##### Data

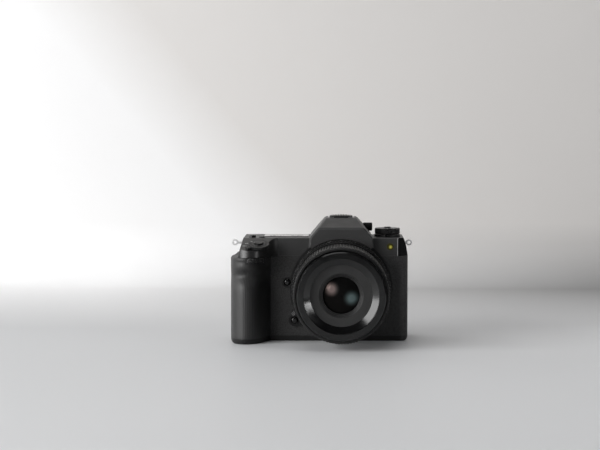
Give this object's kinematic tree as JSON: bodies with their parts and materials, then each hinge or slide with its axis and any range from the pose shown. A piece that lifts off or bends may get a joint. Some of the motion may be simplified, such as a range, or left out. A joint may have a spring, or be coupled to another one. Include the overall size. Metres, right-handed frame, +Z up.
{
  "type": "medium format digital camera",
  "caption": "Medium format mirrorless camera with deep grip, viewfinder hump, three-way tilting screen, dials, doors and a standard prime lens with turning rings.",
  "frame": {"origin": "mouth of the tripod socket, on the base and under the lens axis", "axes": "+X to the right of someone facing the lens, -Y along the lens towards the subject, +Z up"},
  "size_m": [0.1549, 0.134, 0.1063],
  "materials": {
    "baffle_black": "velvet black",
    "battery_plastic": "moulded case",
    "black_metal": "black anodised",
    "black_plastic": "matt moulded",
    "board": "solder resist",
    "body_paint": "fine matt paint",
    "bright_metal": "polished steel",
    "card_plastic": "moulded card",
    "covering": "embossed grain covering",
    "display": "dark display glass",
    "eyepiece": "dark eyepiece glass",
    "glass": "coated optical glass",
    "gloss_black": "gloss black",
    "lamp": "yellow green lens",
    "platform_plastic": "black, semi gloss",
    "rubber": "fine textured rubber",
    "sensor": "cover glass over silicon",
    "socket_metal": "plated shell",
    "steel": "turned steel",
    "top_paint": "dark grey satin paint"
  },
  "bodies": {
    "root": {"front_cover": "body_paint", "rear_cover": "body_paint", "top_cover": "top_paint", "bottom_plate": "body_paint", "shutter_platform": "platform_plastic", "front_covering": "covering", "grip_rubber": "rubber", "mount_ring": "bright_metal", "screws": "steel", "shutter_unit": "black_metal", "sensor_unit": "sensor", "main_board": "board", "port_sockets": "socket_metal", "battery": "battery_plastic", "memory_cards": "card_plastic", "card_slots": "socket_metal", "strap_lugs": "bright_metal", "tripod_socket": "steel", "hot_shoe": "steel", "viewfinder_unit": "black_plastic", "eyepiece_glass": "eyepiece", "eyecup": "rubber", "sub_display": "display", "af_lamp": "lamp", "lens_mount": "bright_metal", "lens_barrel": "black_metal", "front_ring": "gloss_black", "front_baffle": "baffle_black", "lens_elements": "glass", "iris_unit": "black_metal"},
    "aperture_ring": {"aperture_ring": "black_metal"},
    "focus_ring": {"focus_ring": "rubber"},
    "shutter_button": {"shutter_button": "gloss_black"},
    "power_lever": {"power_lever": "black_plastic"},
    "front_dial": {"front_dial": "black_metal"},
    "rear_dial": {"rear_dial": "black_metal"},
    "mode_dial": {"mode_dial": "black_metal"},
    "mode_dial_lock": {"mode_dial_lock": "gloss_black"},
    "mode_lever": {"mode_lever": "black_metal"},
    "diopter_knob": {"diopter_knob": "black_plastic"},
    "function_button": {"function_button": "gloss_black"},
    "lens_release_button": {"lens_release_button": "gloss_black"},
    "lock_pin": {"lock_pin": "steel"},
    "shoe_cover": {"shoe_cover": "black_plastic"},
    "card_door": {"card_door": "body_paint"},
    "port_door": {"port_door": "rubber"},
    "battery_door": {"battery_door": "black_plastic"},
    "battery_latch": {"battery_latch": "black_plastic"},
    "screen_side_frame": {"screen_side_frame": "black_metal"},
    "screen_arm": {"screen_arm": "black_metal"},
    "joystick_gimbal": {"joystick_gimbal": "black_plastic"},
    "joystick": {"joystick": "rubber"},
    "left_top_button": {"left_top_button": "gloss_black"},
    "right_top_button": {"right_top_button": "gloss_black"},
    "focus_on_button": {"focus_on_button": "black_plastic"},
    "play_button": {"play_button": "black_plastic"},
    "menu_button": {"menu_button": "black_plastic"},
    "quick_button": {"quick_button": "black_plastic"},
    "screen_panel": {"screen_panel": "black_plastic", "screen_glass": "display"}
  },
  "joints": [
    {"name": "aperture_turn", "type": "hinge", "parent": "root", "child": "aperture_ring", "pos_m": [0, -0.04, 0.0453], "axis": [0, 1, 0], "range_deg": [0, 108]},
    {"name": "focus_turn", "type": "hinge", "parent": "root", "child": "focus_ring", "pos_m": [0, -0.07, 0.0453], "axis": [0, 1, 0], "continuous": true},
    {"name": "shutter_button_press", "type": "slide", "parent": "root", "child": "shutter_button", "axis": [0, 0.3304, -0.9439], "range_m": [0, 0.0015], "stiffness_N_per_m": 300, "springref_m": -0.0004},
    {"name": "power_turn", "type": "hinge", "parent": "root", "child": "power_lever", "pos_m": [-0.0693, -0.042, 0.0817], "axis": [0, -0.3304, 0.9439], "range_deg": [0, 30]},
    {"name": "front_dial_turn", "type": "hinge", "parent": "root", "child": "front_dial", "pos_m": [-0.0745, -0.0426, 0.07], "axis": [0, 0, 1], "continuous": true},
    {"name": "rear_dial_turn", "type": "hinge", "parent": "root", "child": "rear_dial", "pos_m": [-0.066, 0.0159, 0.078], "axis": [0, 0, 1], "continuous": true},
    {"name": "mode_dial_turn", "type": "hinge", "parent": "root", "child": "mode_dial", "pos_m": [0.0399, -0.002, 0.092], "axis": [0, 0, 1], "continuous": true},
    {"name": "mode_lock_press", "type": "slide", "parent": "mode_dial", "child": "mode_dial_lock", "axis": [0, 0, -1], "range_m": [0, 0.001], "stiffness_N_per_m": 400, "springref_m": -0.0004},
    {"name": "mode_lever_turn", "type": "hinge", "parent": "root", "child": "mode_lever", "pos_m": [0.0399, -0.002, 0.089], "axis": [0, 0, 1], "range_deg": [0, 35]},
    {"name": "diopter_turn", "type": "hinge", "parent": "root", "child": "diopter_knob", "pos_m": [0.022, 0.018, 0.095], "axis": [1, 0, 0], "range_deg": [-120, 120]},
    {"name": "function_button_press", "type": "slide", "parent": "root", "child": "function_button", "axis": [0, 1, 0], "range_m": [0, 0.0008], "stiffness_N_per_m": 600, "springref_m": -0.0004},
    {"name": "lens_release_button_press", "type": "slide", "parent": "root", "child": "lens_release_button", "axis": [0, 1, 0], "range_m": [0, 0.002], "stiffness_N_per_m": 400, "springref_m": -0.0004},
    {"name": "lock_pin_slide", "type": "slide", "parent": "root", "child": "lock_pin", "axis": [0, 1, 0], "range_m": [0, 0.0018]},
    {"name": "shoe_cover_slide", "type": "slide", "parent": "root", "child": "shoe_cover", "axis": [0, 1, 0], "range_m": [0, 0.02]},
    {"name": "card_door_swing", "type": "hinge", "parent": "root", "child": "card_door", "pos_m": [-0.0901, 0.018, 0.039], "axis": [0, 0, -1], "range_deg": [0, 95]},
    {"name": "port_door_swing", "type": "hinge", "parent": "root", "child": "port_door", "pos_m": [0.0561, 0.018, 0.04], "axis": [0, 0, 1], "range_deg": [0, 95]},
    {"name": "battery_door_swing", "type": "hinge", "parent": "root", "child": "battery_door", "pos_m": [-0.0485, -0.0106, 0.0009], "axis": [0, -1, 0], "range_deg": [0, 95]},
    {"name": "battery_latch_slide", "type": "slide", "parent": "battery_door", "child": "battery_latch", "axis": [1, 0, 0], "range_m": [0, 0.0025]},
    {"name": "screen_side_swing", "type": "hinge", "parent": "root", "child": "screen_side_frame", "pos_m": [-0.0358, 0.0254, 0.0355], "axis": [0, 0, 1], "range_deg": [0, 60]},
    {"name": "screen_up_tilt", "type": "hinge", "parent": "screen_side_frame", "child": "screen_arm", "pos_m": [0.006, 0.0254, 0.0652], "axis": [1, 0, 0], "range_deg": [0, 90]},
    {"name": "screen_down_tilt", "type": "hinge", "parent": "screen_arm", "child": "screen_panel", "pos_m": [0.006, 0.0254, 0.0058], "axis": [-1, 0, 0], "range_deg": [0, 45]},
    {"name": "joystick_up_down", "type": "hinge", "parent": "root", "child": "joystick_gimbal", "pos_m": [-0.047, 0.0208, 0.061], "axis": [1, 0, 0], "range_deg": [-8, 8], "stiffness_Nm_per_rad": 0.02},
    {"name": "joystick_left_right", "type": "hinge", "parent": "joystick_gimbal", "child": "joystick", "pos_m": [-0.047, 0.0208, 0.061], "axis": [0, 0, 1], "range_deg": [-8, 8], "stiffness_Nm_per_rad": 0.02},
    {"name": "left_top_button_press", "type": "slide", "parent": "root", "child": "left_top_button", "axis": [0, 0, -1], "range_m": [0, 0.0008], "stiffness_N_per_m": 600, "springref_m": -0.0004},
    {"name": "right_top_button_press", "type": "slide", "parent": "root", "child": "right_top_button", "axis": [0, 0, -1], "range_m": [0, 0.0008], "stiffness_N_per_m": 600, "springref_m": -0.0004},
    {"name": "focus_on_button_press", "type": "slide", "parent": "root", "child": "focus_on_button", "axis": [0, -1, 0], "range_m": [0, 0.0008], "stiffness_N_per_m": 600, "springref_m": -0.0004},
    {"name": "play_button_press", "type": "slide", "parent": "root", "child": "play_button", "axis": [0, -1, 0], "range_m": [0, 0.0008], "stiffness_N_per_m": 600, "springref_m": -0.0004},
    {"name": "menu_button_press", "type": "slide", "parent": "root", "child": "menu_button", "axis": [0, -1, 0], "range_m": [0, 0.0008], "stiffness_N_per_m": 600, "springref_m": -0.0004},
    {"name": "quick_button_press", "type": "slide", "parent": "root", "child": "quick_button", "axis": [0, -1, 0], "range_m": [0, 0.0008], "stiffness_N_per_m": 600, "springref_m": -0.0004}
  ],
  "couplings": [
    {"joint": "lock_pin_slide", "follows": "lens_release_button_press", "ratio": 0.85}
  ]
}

##########

*Set problem*: Pick out each line containing "materials" and report it.

*Answer to the exercise*:
Give this object's kinematic tree as JSON: bodies with their parts and materials, then each hinge or slide with its axis and any range from the pose shown. A piece that lifts off or bends may get a joint. Some of the motion may be simplified, such as a range, or left out. A joint may have a spring, or be coupled to another one. Include the overall size. Metres, right-handed frame, +Z up.
  "materials": {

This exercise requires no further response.